→ **THE RECORDS**
########################################
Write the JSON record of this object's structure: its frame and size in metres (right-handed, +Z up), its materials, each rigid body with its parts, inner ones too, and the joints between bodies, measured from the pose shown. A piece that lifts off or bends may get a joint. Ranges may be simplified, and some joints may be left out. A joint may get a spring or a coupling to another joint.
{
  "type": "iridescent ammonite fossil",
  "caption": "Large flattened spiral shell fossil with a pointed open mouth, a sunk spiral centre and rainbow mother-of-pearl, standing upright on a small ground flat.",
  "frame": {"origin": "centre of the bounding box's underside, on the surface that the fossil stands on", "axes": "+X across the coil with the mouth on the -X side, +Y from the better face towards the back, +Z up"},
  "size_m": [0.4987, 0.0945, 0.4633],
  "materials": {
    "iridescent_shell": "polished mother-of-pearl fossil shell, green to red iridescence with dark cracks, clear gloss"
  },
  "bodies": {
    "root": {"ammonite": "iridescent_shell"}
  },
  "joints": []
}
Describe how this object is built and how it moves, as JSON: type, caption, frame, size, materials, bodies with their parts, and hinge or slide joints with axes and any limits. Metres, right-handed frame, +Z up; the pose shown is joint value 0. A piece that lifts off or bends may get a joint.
########################################
Tally up the lines in the preceding listing that contain the string "caption". Respond with the number and nothing else.

→ **SOLUTION**
2